Static rosters never change tier assignments regardless of performance. Early tier assignments become permanent, and the system loses credibility.
Gaming opportunities create requirements that partners can satisfy without genuine investment. Certifications obtained but never applied. Revenue thresholds met through a single lucky deal. Requirements should demand sustained, valuable activity.
Complexity overload creates so many tiers, requirements, and exceptions that no one understands the system. Simplicity enables engagement; complexity discourages it.
Benefit creep gradually gives all partners access to benefits that were supposed to be tier-exclusive. Without differentiation, tiers become meaningless labels.
Making Tiers Matter
Tier programs succeed when partners genuinely want to advance and when advancement requires genuine performance. Both conditions must be met. Partners who do not want advancement will not pursue it. Partners who cannot earn advancement through performance will game the system or ignore it.
Create benefits worth pursuing. Differentiate meaningfully across categories partners care about. Make tier status translate into tangible business advantage.
Create requirements that reward value. Align requirements with behaviors that actually help your business. Measure real outcomes, not just activities. Update requirements as business priorities evolve.
Communicate clearly and consistently. Ensure partners understand what each tier offers and what it takes to achieve. Track and share progress toward tier goals. Make tier advancement an ongoing conversation.
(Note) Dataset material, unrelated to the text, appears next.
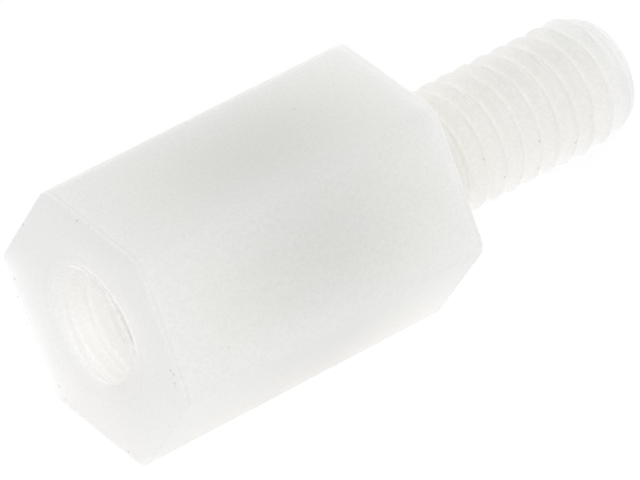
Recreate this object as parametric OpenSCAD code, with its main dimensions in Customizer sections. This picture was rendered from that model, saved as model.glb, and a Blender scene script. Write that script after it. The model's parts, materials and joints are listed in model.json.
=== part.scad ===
// Moulded hexagonal standoff with a screw stud at one end and a blind tapped bore at the other.
// It lies on one of its flats, with its axis along X, the stud towards +X and +Z up.
// The origin is on the resting flat, below the middle of the whole length.
// The screw threads are left plain here: the stud is drawn over its crests
// and the bore at its tapping diameter.

/* [Hexagonal body] */
// Width across the flats
body_af = 5.5; // [5:0.1:8]
// Length from the bored end to the shoulder
body_l = 8; // [6:0.5:30]
// Radius along the six long edges
edge_r = 0.4; // [0.1:0.05:0.6]
// Width of the fine chamfer round both ends
end_break = 0.05; // [0.05:0.05:0.2]

/* [Threaded stud] */
// Diameter over the thread crests
stud_d = 2.9; // [2.8:0.05:3]
// Length from the shoulder to the tip
stud_l = 6; // [3:0.5:12]
// Diameter of the flat end of the tip
tip_d = 2.3; // [2.1:0.05:2.5]
// Length of the lead-in cone of the tip
tip_l = 0.7; // [0.3:0.1:0.9]

/* [Tapped bore] */
// Tapping diameter of the bore
bore_d = 2.5; // [2.4:0.05:2.6]
// Diameter of the countersink at the mouth
mouth_d = 2.9; // [2.8:0.05:3.4]
// Full angle of that countersink
mouth_angle = 90; // [80:5:140]
// Full angle of the point at the end of the bore
point_angle = 120; // [90:2:150]
// Thickness left between that point and the shoulder
floor_t = 1.3; // [0.8:0.1:2.5]

/* [Hidden] */
$fn = 96;

// How far a solid or a cutter runs past the face that it joins or opens
lap = 0.5;

// The hexagon has its flats square to 0, 60, 120 ... degrees and its corners half way between
sides = 6;
side_angle = 360 / sides;
flat_r = body_af / 2;
half_side = flat_r * tan(side_angle / 2);
edge_trim = edge_r * tan(side_angle / 2);
edge_centre_r = (flat_r - edge_r) / cos(side_angle / 2);
corner_r = edge_centre_r + edge_r;

overall_l = body_l + stud_l;

// Depth of the countersink, of the full bore and of its point
sink_depth = (mouth_d - bore_d) / 2 / tan(mouth_angle / 2);
point_h = bore_d / 2 / tan(point_angle / 2);
full_bore_depth = body_l - floor_t - point_h;

module hex_section() {
    tangent_points = [
        for (i = [0 : sides - 1], s = [-1, 1])
            let (a = i * side_angle, half = s * (half_side - edge_trim))
            [flat_r * cos(a) - half * sin(a), flat_r * sin(a) + half * cos(a)]
    ];
    polygon(tangent_points);
    for (i = [0 : sides - 1])
        rotate((i + 0.5) * side_angle)
            translate([edge_centre_r, 0])
                circle(r = edge_r);
}

// Solid of revolution that trims the six corners at both ends at 45 degrees
module corner_trim() {
    end_r = corner_r - end_break;
    rotate_extrude()
        polygon([
            [0, 0],
            [end_r, 0],
            [end_r + lap, lap],
            [end_r + lap, body_l - lap],
            [end_r, body_l],
            [0, body_l]
        ]);
}

// Square bars, set on edge, that break the end of every flat at 45 degrees
module flat_breaks(z) {
    bar = end_break * sqrt(2);
    for (i = [0 : sides - 1])
        rotate(i * side_angle)
            translate([flat_r, 0, z])
                rotate([0, 45, 0])
                    cube([bar, 2 * corner_r, bar], center = true);
}

module hex_body() {
    difference() {
        intersection() {
            linear_extrude(body_l) hex_section();
            corner_trim();
        }
        flat_breaks(0);
        flat_breaks(body_l);
    }
}

module stud() {
    rotate_extrude()
        polygon([
            [0, -lap],
            [stud_d / 2, -lap],
            [stud_d / 2, stud_l - tip_l],
            [tip_d / 2, stud_l],
            [0, stud_l]
        ]);
}

module bore() {
    rotate_extrude()
        polygon([
            [0, -lap],
            [mouth_d / 2 + lap * tan(mouth_angle / 2), -lap],
            [bore_d / 2, sink_depth],
            [bore_d / 2, full_bore_depth],
            [0, full_bore_depth + point_h]
        ]);
}

module standoff() {
    color([0.92, 0.91, 0.89])
        translate([-overall_l / 2, 0, flat_r])
            rotate([0, 90, 0])
                difference() {
                    union() {
                        hex_body();
                        translate([0, 0, body_l]) stud();
                    }
                    bore();
                }
}

standoff();
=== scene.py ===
# %% [markdown]
# # A moulded nylon hex standoff
# A standoff holds a circuit board off a panel. This one is a single moulding in natural nylon:
# a hexagonal body, a threaded stud at one end and a tapped blind bore at the other.
# The CAD model brings the real size, the frame and the mounts. Here the same piece gets the
# things that CAD left plain: two helical threads, soft moulded edges and milky plastic.
#
# The first step loads the CAD model. Nothing of it is moved or changed.

# %% Load the frame
import json
import math
import bmesh
import bpy
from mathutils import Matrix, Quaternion, Vector


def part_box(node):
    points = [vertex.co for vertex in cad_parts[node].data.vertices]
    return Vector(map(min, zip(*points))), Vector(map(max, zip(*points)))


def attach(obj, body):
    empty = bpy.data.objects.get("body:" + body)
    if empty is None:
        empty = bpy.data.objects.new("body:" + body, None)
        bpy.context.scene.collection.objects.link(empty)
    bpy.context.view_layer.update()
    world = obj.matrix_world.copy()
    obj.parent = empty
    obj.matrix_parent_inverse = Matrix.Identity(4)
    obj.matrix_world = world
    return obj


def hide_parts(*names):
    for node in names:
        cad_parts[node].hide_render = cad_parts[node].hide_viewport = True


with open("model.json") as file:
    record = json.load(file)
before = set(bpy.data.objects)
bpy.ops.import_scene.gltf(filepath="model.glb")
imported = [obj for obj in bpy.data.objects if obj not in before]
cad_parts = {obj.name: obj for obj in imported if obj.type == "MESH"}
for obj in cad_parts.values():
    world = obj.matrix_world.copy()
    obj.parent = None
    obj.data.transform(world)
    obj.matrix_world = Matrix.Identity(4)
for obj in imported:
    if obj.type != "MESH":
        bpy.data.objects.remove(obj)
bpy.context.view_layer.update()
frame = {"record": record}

# %% [markdown]
# ## Sizes
# All sizes come from the frame: the box of the CAD solid gives the width across the flats and the
# two ends, and its mounts give the shoulder, the stud and the bore.
# Blender's mesh tools treat points closer than a tenth of a millimetre as one, so a part this small
# is modelled a thousand times larger, one unit to the millimetre, and shrunk at the very end.

# %% Sizes from the frame, in millimetres
MM = 1000.0
low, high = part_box("standoff")
mounts = {m["name"]: m for m in frame["record"]["mounts"]}


def mount_x(name):
    """Place of a mount along the axis."""
    return mounts[name]["pos_m"][0] * MM


across_flats = (high[2] - low[2]) * MM
axis_z = across_flats / 2
bored_end_x = mount_x("bored_end")
shoulder_x = mount_x("shoulder")
tip_x = high[0] * MM
stud_crest_r = mounts["stud_thread"]["dims"]["r_mm"]
bore_crest_r = mounts["bore_thread"]["dims"]["r_mm"]
bore_length = mounts["bore_thread"]["dims"]["length_mm"]
print("across flats", across_flats, "body", shoulder_x - bored_end_x, "stud", tip_x - shoulder_x)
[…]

Maintain tier integrity. Evaluate honestly. Demote when warranted. Resist exceptions that undermine the system. A tier program that means something is worth having. A tier program that means nothing is pure overhead.
Partner tiers can be powerful motivation systems or empty administrative exercises. The difference is in the design. Design for meaningful differentiation, achievable but genuine requirements, clear communication, and honest evaluation. Partners will respond to a system that rewards them for the performance you actually want.